RECORDED DATA:
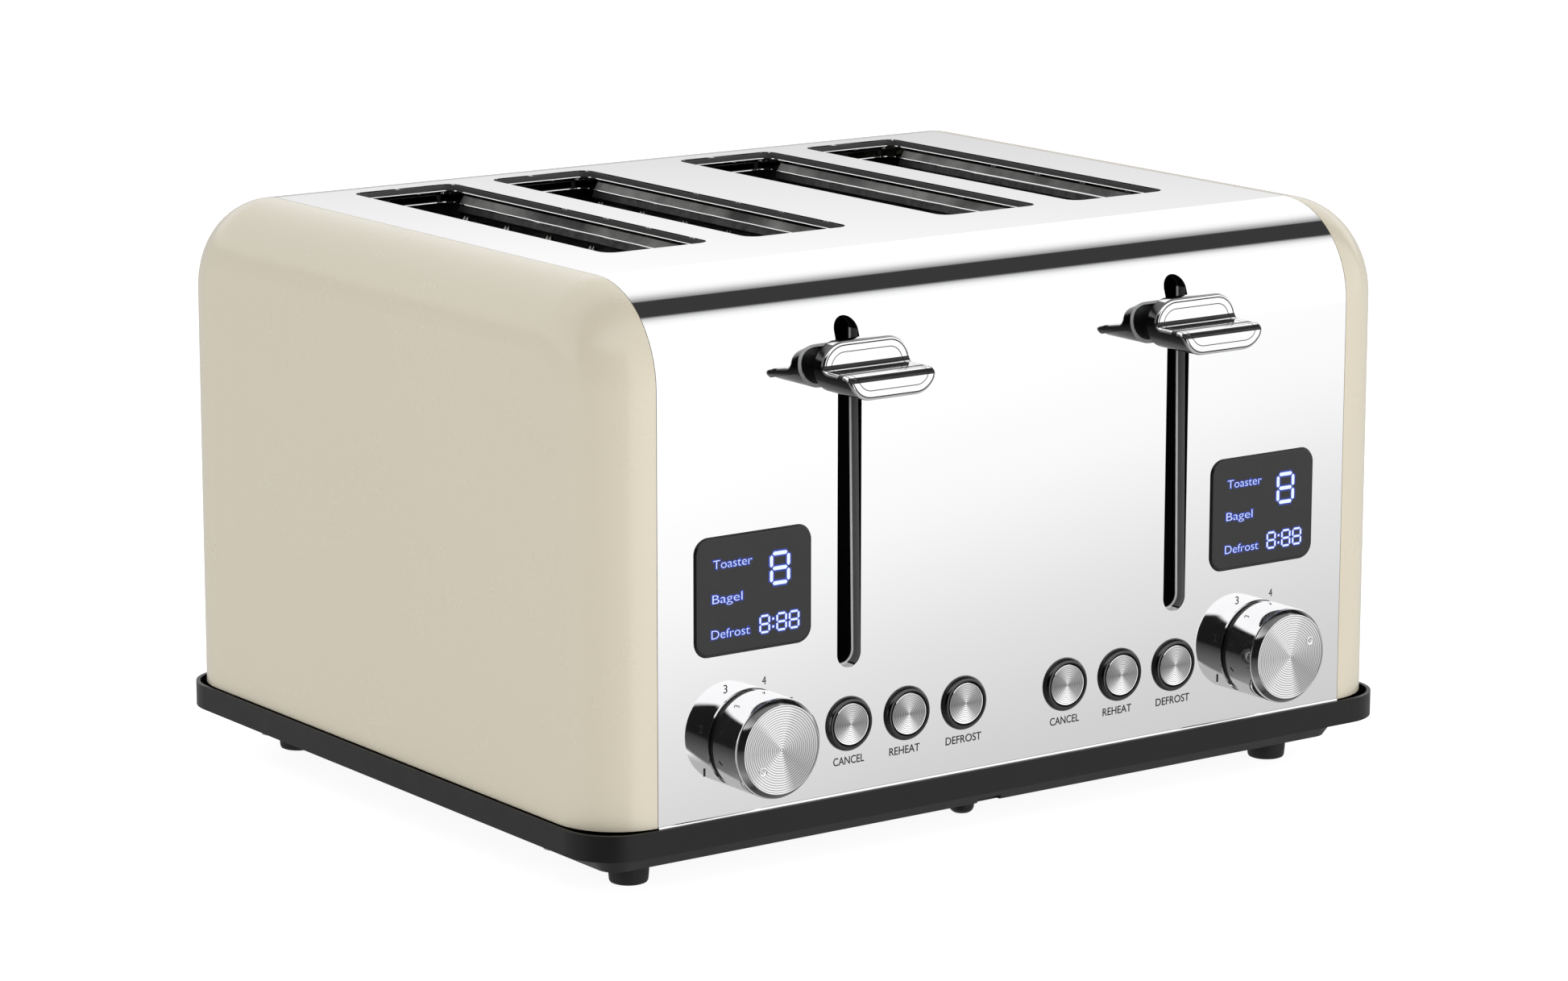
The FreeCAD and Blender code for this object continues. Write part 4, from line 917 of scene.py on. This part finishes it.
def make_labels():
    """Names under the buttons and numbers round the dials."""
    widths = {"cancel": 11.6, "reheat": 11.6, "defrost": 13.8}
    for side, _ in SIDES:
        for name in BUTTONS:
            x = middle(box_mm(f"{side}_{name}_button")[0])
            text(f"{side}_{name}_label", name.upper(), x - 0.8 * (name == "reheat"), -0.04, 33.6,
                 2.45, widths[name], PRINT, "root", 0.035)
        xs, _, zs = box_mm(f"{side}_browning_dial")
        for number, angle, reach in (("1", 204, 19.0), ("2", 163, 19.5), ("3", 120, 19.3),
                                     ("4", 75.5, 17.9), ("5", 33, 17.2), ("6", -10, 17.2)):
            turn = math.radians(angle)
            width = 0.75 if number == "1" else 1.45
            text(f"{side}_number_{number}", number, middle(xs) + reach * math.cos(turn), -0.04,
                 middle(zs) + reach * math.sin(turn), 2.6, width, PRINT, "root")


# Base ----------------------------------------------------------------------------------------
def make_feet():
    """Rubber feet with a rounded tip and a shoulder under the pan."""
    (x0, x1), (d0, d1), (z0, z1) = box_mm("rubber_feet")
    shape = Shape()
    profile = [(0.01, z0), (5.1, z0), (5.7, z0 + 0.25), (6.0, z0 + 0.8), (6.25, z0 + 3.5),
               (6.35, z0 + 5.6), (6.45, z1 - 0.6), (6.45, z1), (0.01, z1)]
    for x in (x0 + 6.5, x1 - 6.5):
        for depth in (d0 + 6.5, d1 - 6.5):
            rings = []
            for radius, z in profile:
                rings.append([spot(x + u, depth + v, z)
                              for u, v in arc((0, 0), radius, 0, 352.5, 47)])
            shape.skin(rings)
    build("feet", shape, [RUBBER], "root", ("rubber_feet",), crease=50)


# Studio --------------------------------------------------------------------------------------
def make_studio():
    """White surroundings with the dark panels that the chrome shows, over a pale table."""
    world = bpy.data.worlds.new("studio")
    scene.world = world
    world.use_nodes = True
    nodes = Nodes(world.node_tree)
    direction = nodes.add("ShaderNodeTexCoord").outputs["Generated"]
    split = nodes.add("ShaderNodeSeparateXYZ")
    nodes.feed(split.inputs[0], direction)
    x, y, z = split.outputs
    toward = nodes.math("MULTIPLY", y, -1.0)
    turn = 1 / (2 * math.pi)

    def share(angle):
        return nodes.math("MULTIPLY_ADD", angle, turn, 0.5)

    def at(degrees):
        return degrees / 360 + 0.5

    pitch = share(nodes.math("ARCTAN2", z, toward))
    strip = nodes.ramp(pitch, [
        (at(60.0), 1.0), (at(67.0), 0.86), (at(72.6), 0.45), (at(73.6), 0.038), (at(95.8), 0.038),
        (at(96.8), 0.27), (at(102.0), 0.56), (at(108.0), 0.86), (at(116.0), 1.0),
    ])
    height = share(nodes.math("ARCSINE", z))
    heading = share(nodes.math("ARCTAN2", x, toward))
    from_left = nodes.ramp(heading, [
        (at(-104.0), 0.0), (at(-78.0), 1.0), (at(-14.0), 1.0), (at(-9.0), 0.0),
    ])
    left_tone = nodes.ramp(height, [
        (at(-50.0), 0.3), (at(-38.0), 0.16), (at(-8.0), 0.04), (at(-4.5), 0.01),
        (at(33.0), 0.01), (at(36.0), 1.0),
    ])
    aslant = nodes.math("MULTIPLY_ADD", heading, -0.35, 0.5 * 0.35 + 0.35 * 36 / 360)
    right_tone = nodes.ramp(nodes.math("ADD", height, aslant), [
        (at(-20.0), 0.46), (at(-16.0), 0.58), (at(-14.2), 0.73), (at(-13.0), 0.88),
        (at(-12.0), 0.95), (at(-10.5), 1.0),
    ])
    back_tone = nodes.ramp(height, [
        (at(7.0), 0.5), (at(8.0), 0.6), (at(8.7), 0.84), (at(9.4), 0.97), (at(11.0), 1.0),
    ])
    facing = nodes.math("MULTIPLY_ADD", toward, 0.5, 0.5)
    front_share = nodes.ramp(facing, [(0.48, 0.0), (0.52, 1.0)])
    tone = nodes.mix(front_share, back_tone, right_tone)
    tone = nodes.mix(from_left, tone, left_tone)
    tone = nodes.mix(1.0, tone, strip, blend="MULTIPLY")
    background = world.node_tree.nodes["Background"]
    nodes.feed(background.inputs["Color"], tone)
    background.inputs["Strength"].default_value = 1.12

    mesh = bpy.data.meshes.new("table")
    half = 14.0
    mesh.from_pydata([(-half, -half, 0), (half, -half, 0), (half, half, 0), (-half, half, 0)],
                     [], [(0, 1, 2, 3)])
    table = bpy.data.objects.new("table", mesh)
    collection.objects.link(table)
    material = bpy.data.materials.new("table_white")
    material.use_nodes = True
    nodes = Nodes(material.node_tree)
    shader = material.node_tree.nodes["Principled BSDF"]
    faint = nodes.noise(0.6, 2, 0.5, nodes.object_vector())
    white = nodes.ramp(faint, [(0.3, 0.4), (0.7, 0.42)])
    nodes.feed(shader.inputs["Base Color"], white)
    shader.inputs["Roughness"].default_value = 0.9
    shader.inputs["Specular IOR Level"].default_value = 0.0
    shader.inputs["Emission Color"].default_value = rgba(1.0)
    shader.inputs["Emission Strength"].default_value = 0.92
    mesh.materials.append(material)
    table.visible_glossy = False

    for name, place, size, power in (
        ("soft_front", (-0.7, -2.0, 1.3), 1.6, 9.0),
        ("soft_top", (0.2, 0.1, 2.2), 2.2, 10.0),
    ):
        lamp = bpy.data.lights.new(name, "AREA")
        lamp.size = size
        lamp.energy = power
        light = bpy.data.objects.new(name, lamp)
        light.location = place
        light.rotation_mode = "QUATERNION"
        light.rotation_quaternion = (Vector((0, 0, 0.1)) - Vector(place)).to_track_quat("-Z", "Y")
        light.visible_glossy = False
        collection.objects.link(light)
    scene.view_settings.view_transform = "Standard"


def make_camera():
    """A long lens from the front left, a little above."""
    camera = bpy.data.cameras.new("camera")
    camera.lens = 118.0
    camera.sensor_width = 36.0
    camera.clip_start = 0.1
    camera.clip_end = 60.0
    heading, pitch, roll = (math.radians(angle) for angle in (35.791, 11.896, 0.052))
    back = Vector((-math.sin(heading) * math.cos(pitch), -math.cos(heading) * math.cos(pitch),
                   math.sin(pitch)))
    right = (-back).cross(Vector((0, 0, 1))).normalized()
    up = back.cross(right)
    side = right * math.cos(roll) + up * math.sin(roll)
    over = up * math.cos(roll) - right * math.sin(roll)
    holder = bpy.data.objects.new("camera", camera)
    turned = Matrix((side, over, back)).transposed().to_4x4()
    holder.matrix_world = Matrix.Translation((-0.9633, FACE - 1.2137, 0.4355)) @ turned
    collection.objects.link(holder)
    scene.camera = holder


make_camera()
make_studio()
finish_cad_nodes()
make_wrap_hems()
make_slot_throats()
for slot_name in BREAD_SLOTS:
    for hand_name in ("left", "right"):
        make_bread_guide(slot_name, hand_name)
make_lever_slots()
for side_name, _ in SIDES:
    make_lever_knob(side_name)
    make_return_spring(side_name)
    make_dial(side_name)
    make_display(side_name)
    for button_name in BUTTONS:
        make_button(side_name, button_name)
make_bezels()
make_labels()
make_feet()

--

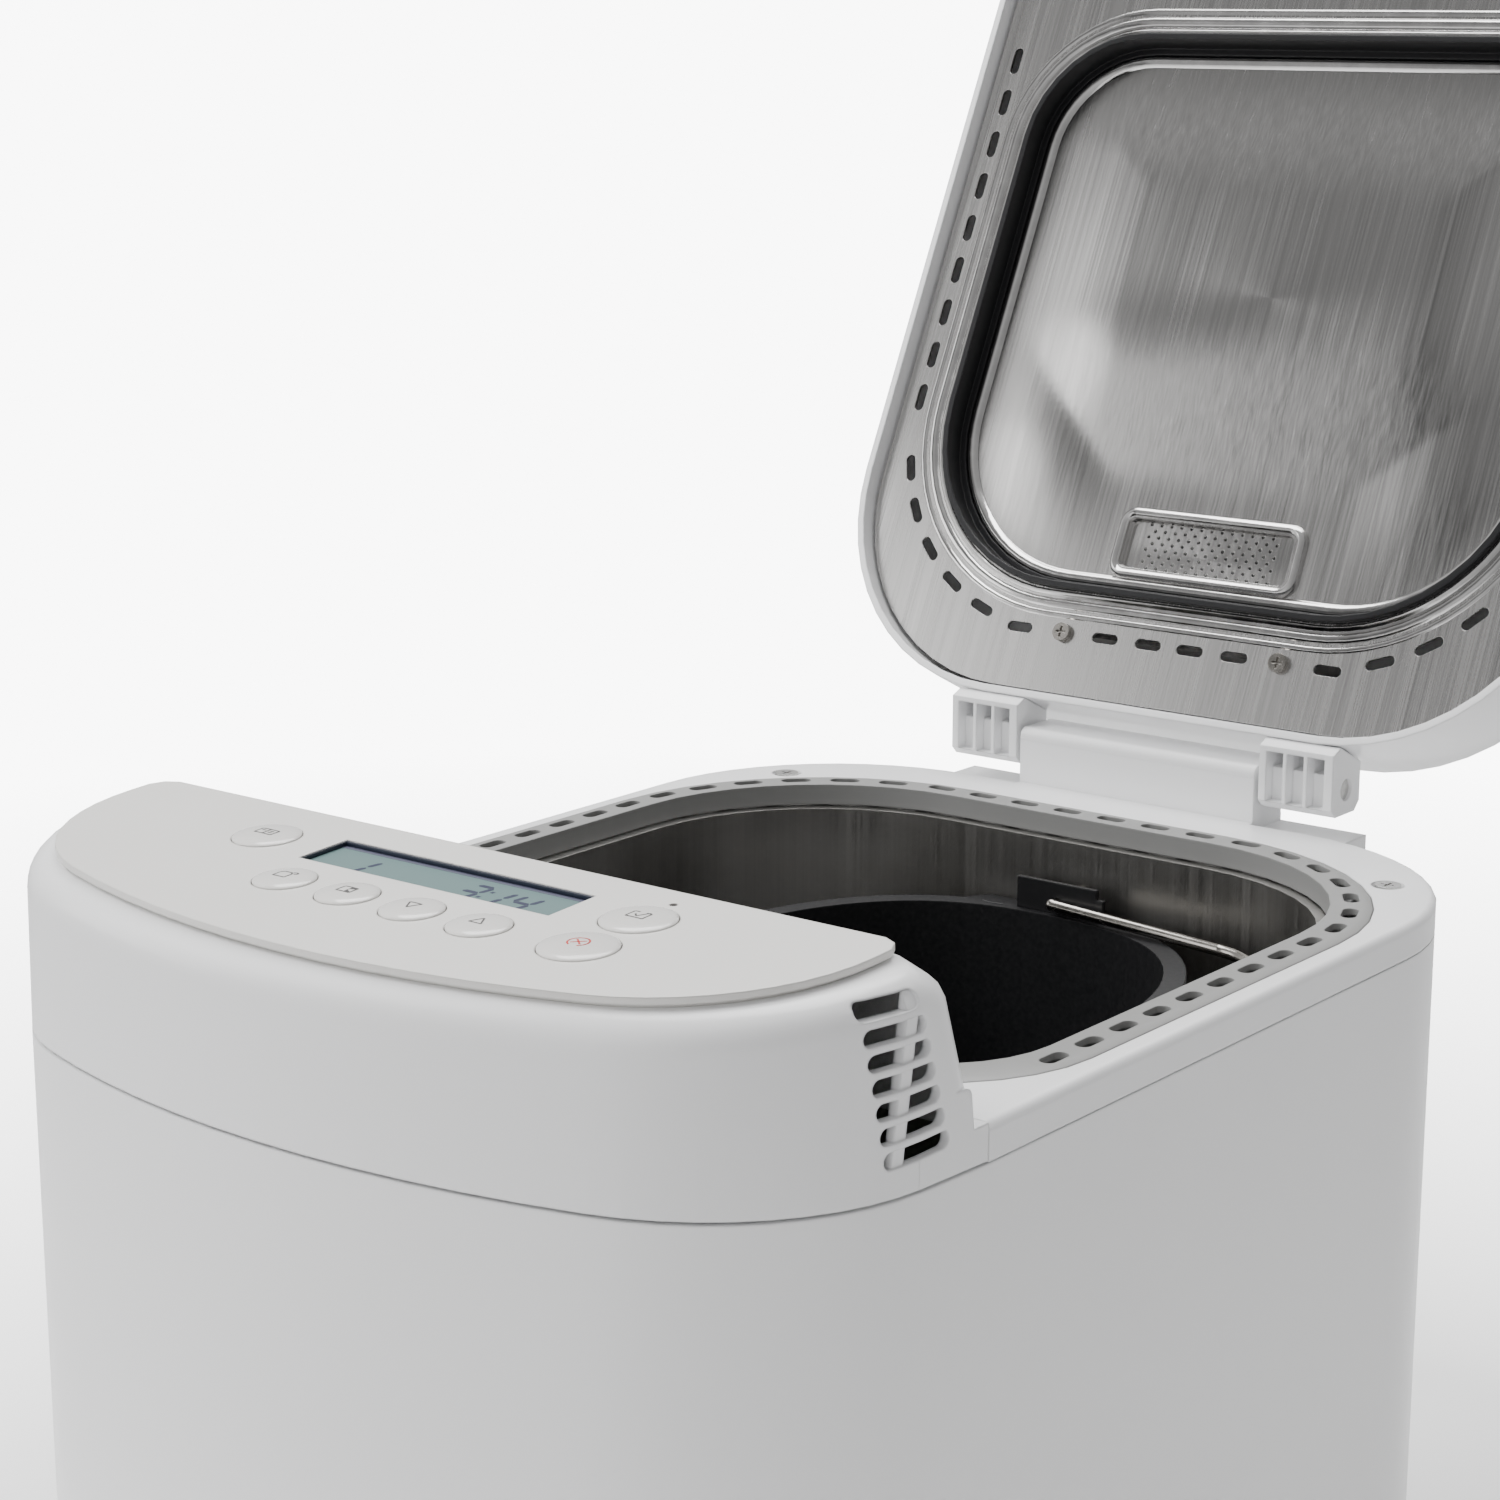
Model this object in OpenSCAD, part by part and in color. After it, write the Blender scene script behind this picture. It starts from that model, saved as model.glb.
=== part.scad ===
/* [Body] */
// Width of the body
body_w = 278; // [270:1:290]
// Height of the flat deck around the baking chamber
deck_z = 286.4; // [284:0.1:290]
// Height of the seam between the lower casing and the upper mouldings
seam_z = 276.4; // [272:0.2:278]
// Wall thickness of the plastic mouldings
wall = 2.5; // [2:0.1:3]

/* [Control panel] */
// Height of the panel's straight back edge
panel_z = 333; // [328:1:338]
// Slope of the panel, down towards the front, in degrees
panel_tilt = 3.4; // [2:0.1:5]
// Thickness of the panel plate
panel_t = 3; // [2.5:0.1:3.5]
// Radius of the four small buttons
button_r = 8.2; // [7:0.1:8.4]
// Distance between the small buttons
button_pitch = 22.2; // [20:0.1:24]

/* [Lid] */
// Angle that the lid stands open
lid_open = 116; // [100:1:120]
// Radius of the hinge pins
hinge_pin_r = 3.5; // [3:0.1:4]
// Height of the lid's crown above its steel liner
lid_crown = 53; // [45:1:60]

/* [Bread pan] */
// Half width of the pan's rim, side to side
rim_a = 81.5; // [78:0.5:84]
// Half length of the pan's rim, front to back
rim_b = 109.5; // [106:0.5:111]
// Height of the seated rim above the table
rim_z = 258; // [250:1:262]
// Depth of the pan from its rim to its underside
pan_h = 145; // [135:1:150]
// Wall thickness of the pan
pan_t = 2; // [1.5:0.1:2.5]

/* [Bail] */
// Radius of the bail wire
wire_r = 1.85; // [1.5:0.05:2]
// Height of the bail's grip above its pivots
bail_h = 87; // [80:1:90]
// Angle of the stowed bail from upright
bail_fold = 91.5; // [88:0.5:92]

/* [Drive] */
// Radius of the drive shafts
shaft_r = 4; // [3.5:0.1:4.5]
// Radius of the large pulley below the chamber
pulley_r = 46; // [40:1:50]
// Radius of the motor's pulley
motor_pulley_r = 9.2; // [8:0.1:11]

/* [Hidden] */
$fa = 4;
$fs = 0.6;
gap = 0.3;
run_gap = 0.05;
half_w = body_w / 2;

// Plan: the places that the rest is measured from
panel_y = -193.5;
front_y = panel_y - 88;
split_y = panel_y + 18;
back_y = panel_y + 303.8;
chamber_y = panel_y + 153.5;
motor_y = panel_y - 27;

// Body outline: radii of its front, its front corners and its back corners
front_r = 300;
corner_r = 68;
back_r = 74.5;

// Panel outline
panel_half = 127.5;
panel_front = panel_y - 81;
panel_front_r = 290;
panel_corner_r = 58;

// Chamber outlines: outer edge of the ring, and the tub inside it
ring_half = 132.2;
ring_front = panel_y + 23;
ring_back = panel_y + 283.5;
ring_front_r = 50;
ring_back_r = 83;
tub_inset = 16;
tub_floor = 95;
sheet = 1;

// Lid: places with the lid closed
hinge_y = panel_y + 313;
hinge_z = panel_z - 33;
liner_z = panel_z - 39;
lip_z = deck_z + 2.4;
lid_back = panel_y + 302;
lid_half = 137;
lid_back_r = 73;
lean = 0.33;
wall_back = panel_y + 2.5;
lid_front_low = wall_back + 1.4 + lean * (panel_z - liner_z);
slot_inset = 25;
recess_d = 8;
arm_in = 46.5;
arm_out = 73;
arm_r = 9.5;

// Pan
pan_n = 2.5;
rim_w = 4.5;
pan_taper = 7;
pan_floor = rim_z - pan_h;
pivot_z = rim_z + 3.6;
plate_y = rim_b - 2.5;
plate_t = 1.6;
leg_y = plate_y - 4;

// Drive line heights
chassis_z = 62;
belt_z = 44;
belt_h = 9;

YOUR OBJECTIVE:
Take the line containing "Model this object" and the line containing "bail_fold = 91.5; // [88:0.5:92]". Write out both and all lines between, exactly, and nothing more.

SOLUTION FOR THIS PROBLEM:
Model this object in OpenSCAD, part by part and in color. After it, write the Blender scene script behind this picture. It starts from that model, saved as model.glb.
=== part.scad ===
/* [Body] */
// Width of the body
body_w = 278; // [270:1:290]
// Height of the flat deck around the baking chamber
deck_z = 286.4; // [284:0.1:290]
// Height of the seam between the lower casing and the upper mouldings
seam_z = 276.4; // [272:0.2:278]
// Wall thickness of the plastic mouldings
wall = 2.5; // [2:0.1:3]

/* [Control panel] */
// Height of the panel's straight back edge
panel_z = 333; // [328:1:338]
// Slope of the panel, down towards the front, in degrees
panel_tilt = 3.4; // [2:0.1:5]
// Thickness of the panel plate
panel_t = 3; // [2.5:0.1:3.5]
// Radius of the four small buttons
button_r = 8.2; // [7:0.1:8.4]
// Distance between the small buttons
button_pitch = 22.2; // [20:0.1:24]

/* [Lid] */
// Angle that the lid stands open
lid_open = 116; // [100:1:120]
// Radius of the hinge pins
hinge_pin_r = 3.5; // [3:0.1:4]
// Height of the lid's crown above its steel liner
lid_crown = 53; // [45:1:60]

/* [Bread pan] */
// Half width of the pan's rim, side to side
rim_a = 81.5; // [78:0.5:84]
// Half length of the pan's rim, front to back
rim_b = 109.5; // [106:0.5:111]
// Height of the seated rim above the table
rim_z = 258; // [250:1:262]
// Depth of the pan from its rim to its underside
pan_h = 145; // [135:1:150]
// Wall thickness of the pan
pan_t = 2; // [1.5:0.1:2.5]

/* [Bail] */
// Radius of the bail wire
wire_r = 1.85; // [1.5:0.05:2]
// Height of the bail's grip above its pivots
bail_h = 87; // [80:1:90]
// Angle of the stowed bail from upright
bail_fold = 91.5; // [88:0.5:92]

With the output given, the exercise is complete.